Unflinching look at college hazing through the eyes of new fraternity pledge Brad (an excellent Ben Schnetzer), who is encouraged to join by his big brother Brett (Nick Jonas). It's also a way for Brad to exorcise a traumatic attack by violent strangers which left him for dead over the summer. But as the Hell Night activities brutally cross the line, Brett becomes disillusioned, disgusted, and fearful for his younger brother. Directed by Andrew Neel, with a smart screenplay by David Gordon Green, Andrew Neel, Mike Roberts and Brad Land, based on Land's memoir, it graphically depicts the twisted mindset of those frathouse wolfpacks. (The film is filled with drunken bro-hugging and false camaraderie that masks a secretly sadistic, bullying, homo-erotic psychopathology.) James Franco plays a former member of the fraternity, now married with a child, who returns to drink with the boys and regain his moments of glory. Brett's sense of decency, however, is a refreshing respite from the unrelenting testosterone-fueled rage of these college Neanderthals.

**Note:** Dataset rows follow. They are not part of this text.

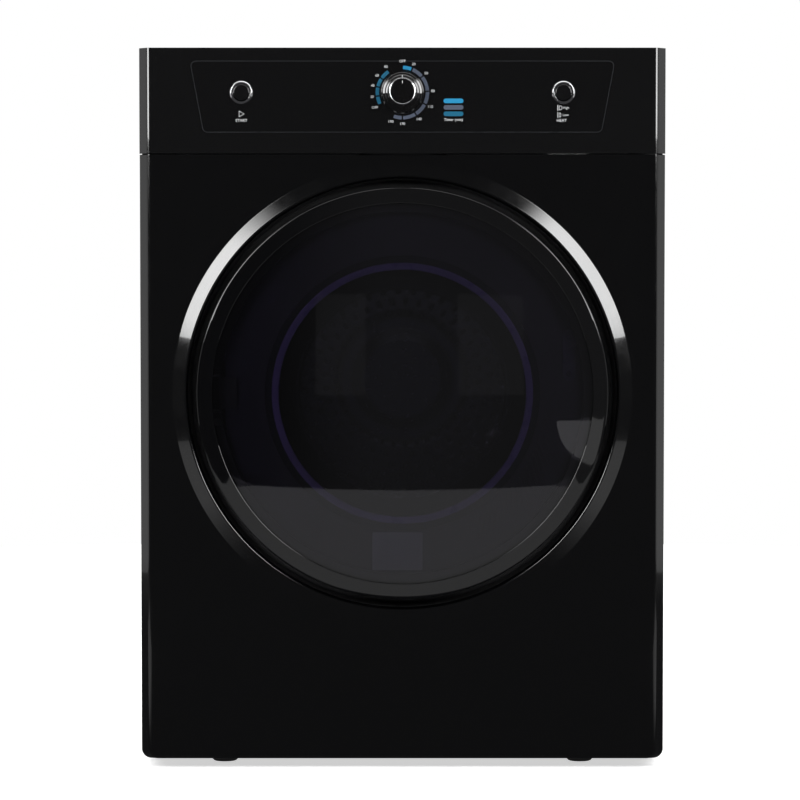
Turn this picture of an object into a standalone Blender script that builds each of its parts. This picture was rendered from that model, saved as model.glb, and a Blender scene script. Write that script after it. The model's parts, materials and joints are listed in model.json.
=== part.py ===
"""Front-loading vented tumble dryer, 595 mm wide, as separate parts. Metres, +Z up, front faces -Y."""

import math

import bmesh
import bpy
from mathutils import Vector

# Cabinet
WIDTH = 0.595
HEIGHT = 0.817
CABINET_Z = 0.010  # underside of the cabinet above the floor
SEAM_Z = 0.698  # joint between the front panel and the console
FACE_Y = -0.240  # flat face of the front panel
FRONT_BACK_Y = -0.200  # rear edge of the front panel's and the console's side returns
REAR_Y = 0.2565  # outer face of the rear panel
BOX_Y = 0.276  # end of the vent collar, and the crown of the door at -BOX_Y
SHEET = 0.0012
GAP = 0.0005
HALF = WIDTH / 2

# Drum and door share one horizontal axis, parallel to Y
AXIS_Z = 0.427
DRUM_R = 0.275
DRUM_FRONT_Y = -0.1405
DRUM_REAR_Y = 0.2230
LIFTER_HEIGHT = 0.042
THROAT_R = 0.166

# Door and the pressed ring around it
DOOR_R = 0.233
WINDOW_R = 0.215
DOME_R = 1.195  # spherical radius of the door's face
WELL_R = 0.2415  # wall of the dish that the door sits in
RING_R = 0.2608  # outer edge of the raised ring
RING_HEIGHT = 0.007
EDGE_BEVEL = ((0.0, 0.0108), (0.0008, 0.0088), (0.0075, 0.0023), (0.0130, 0.0))  # (inset, depth)
WELL_DEPTH = 0.024
STEP_DEPTH = 0.015
HINGE_X = -0.218
HINGE_Y = FACE_Y - 0.005
BOWL_R = 0.1425

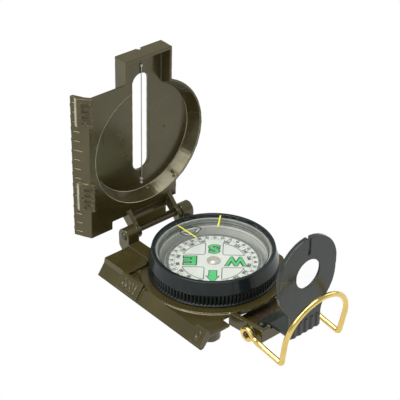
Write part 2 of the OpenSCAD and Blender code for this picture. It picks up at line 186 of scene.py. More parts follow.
def clear(name, color, ior, rough, gain):
    """Thin clear sheet: straight-through view, mirroring from its front by its Fresnel share.

    gain scales that share.
    """
    material = bpy.data.materials.new(name)
    tree = ShaderTree(material)
    fresnel = tree.add("ShaderNodeFresnel", {"IOR": ior}).outputs[0]
    backfacing = tree.add("ShaderNodeNewGeometry").outputs["Backfacing"]
    scaled = tree.multiply(fresnel, gain)
    front = tree.add("ShaderNodeMath", {0: 1.0, 1: backfacing}, operation="SUBTRACT").outputs[0]
    share = tree.multiply(scaled, front)
    position = tree.add("ShaderNodeTexCoord").outputs["Object"]
    ripple = tree.add("ShaderNodeTexNoise", {"Scale": 60.0, "Vector": position}).outputs["Fac"]
    normal = tree.add("ShaderNodeBump", {"Strength": 0.05, "Distance": 0.02 * MM,
                                         "Height": ripple}).outputs[0]
    through = tree.add("ShaderNodeBsdfTransparent", {0: color}).outputs[0]
    gloss = tree.add("ShaderNodeBsdfGlossy", {"Roughness": rough, "Normal": normal}).outputs[0]
    tree.add("ShaderNodeOutputMaterial", {0: tree.mix_shader(share, through, gloss)})
    return material


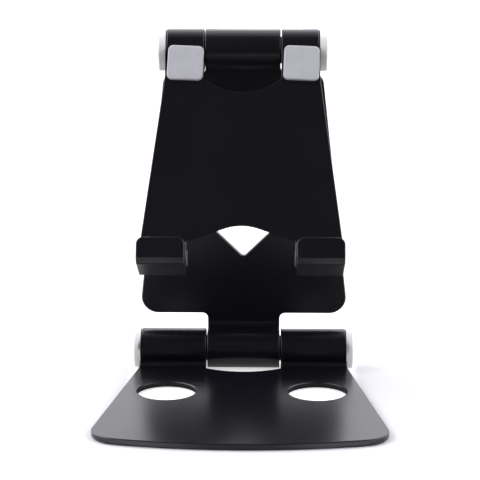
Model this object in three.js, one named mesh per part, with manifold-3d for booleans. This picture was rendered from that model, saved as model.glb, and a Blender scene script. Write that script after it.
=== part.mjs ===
// Folding phone stand: a base plate, an arm and a phone tray, joined by two
// friction hinges whose axes lie along X. Millimetres, +Z up. The origin is on
// the surface the stand rests on, under the middle of the stand; X = 0 is the
// mid-plane and -Y is the front, the side that the phone faces.
import * as THREE from "three";
import { mergeVertices } from "three/addons/utils/BufferGeometryUtils.js";
import Module from "manifold-3d";

const wasm = await Module();
wasm.setup();

// ---------------------------------------------------------------- dimensions
const PLATE = 2.0; // thickness of all three plates
const BARREL_R = 7.0; // outer radius of every hinge barrel and knuckle
const FOOT_PROUD = 0.3; // the rubber feet stand this far out of the base
const AXIS_Z = FOOT_PROUD + BARREL_R; // height of the lower hinge axis
const BASE_FRONT = 87.6; // front edge ahead of the lower axis, at mid-width
const AXIS_Y = (BASE_FRONT - BARREL_R) / 2; // the lower axis is behind the middle
const ARM_LENGTH = 109.0; // from the lower hinge axis to the upper one
const ARM_LEAN = 6.5; // degrees, forwards from upright
const TRAY_LEAN = 26.2; // degrees, its foot forwards from upright
const TRAY_LENGTH = 78.2; // from the upper axis to the underside of the hooks

// base plate
const BASE_BOW_R = 180.0; // radius of the bowed front edge
const BASE_REAR_HALF = 36.35; // half width at the hinge
const BASE_FRONT_HALF = 48.78; // half width where side and front would meet
const BASE_SIDE_START = 3.5;
const BASE_CORNER_R = 9.5;
const BASE_HOLE_R = 9.95;
const BASE_HOLE_X = 25.6;
const BASE_HOLE_Y = 34.2; // ahead of the axis
const BASE_SLOT_END = 8.2; // rear slot: where its arc starts, ahead of the axis
const BASE_SLOT_DEPTH = 12.3; // and its deepest point
const KNUCKLE_FILLET = 2.0;

// lower hinge
const LOWER_BARREL_HALF = 12.85;
const LOWER_KNUCKLE_IN = 13.25;
const LOWER_KNUCKLE_OUT = BASE_REAR_HALF;

// upper hinge
const UPPER_BARREL_HALF = 12.65;
const UPPER_KNUCKLE_IN = 12.95;
const UPPER_KNUCKLE_OUT = 25.75;

// hinge hardware
const SHAFT_R = 2.5;
const BORE_R = 2.8;
const COUNTERBORE_R = 4.6;
const COUNTERBORE_DEPTH = 6.5;
const BARREL_BORE_R = 4.0;
const RECESS_R = 4.9; // the friction washers sit in recesses in the barrel ends
const RECESS_DEPTH = 0.7;
const WASHER_R = 4.5;
const BUSH_R = 3.7;
const BUSH_LENGTH = 9.0;
const CAP_R = 7.0;
const CAP_THICK = 2.25;
const CAP_GAP = 0.25;
const END_CHAMFER = 0.6;

// arm plate
const ARM_PANEL_BOTTOM = 11.3; // the wide panel starts here, above the lower axis
const ARM_PANEL_TOP = 99.3; // and ends here
const ARM_BOTTOM_HALF = 37.15; // half width of the panel, corners unrounded
const ARM_TOP_HALF = 27.2;
const ARM_CORNER_R = 6.0;
const ARM_NECK_R = 2.0;
const ARM_TOP_CORNER_R = 3.8;
const ARM_TOP_NECK_R = 2.6;
const DIAMOND_CENTRE = 47.2; // above the lower axis
const DIAMOND_HALF = 14.5;
const DIAMOND_R = 1.2;

// tray plate
const TRAY_HALF = 33.2; // half width over the hooks
const TRAY_TOP_HALF = 26.04; // half width below the knuckles
const TRAY_SHOULDER = 13.4; // below the upper axis
const TRAY_PARALLEL = 69.8; // from here down the sides are parallel
const TRAY_SLOT_END = 12.2;
const TRAY_SLOT_DEPTH = 17.05;
const HOOK_INNER = 17.9; // inner side of each hook
const HOOK_DEPTH = 16.8; // front of the lip to the back of the tray
const HOOK_DROP = 0.55; // the shelf falls this much towards the tray
const LIP_HEIGHT = 8.4;
const LIP_CHAMFER = 1.8;
const LIP_R = 2.3;
const ARCH_SIDE = 67.6; // below the axis: where the arch meets the hooks
const ARCH_TOP = 62.2;
const ARCH_R = 17.0;

// soft parts
const PAD_SIZE = 11.9;
const PAD_THICK = 1.1;
const PAD_R = 1.8;
const PAD_DOWN = 7.2;
const PAD_LEFT_X = -19.05;
const PAD_RIGHT_X = 19.6;
const PAD_TURN = -2.3; // degrees: the pads are stuck on by hand
const LINER_THICK = 0.8;
const LINER_UP = 7.2; // height of the liner above the hook's underside
const FOOT_R = 6.0;
const FOOT_POCKET = 0.6;
const FEET = [
  ["base_foot_front_left", -36.5, -72.5],
  ["base_foot_front_right", 36.5, -72.5],
  ["base_foot_rear_left", -27.5, -14.0],
  ["base_foot_rear_right", 27.5, -14.0],
];

const DEG = Math.PI / 180;

// ----------------------------------------------------------------- materials
const coated = (name) => {
  const m = new THREE.MeshStandardMaterial({
    color: 0x17171b,
    roughness: 0.36,
    metalness: 0.0,
  });
  m.name = name;
  return m;
};
const plain = (name, color, roughness, metalness) => {
  const m = new THREE.MeshStandardMaterial({ color, roughness, metalness });
  m.name = name;
  return m;
};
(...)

A sinister tale of demonic possession set in Poland as a bridegroom-to-be Piotr (Itay Tiran), while using a bulldozer to renovate his new home, unearths some skeletal remains. The next morning when the bride's brother and friend come to pick him up for the wedding, Piotr seems a changed man. As the vodka-soaked wedding party escalates, he starts to have epileptic seizures and begins talking in foreign tongues. Director Marcin Wrona, who tragically took his own life after the film's premiere at the Toronto Film Festival, has style to burn. The burnished images of bedraggled wedding guests climbing over a hill in the cold light of dawn is painterly and haunting as hell. And Itay Tiran has a great face for possession by dybbuk. His eyes narrow and glint and as his jaw tightens as his body contorts on the dance floor, the results are chilling. "We must forget what we didn't see here," the father (Andrezj Grabowski) announces at the wedding. But the viewer won't have an easy time of that.


A stunning documentary by Steven Cantor about the bad boy of ballet, Sergei Polunin, whose rapid rise to fame as the next Rudolf Nureyev was sidelined when he walked away from the Royal Ballet at 25. Born in poor circumstances in the Ukraine, his divorced parents recognized his gifts and selflessly worked to let him follow his dream. The pressures of dance, and his volatile self-destructive streak, however, made it a rocky road. But scene after scene in the film capturing Polunin on stage offers breath-catching proof of his staggering talent, physical power and grace. The movie charts his life after London, his time dancing in Russia and a memorable music video directed by David LaChapelle, set to Hozier's "Take Me To Church," meant to be his swan song.


Rob Zombie's aggressively twisted shocker is about a group of hard-living carny folk traveling the hillbilly highways on Halloween in 1976 when they are ambushed, captured, and wake in a cavernous, dripping, industrial complex. They find to their horror they are now participants in a sick game lorded by an unseen, powdered, bewigged, Malcom McDowell and others dressed in Barry Lyndon drag (Judy Geeson and Jane Carr), who give the group 24 hours to survive attacks from a series of violent psycho killers. Many of writer/director Rob Zombie's tropes reappear- chainsaw wielding clowns, Nazi dwarfs, and a fearsome assassin with bad teeth called Death-Head (Torsten Voges). The roar of the greasepaint and the smell of fear is oozing from every frame of film, with stellar art direction as grungy and vulgarly garish as you can get. One does feel great sympathy for the group of friends, particularly Sheri Moon Zombie as the unstoppable warrior as well as Jeff Daniel Phillips and Meg Foster. You also may never think of The Mamas & the Papas' song "California Dreamin'" the same way again.

Author: The JT Leroy Story

Director Jeff Feuerzeig's utterly mesmerizing documentary about the early aughts literary hoax perpetrated by Laura Albert who wrote books as: "JT Leroy"-- a 15-year-old HIV-positive transgender truck-stop prostitute. These books were critically lauded and embraced by Gus Van Sant, Courtney Love, Winona Ryder and Asia Argento, who even directed a film based on Leroy's The Heart Is Deceitful Among All Things. But the "JT Leroy" who appeared in public was actually Albert's husband's sister Savannah (in a wig) and eventually New York Magazine and the New York Times exposed this charade. What's so interesting is that even from an early age, Laura Albert would call teen crisis hotlines posing as young boys and, instead of relating her own difficult childhood, found it easier to create alter egos in order to document her own pain. After contacting such edgy, brilliant, writers like Bruce Benderson and Dennis Cooper, they encouraged "Leroy" to write this out and the first book Sarah became an international sensation. The books are indeed quite amazing, but what inspired readers was the tragic tale of a transgender survivor known as Leroy, and it was a creation that became a Frankenstein;s monster for Albert. When it was exposed. it justifiably pissed off a lot of people.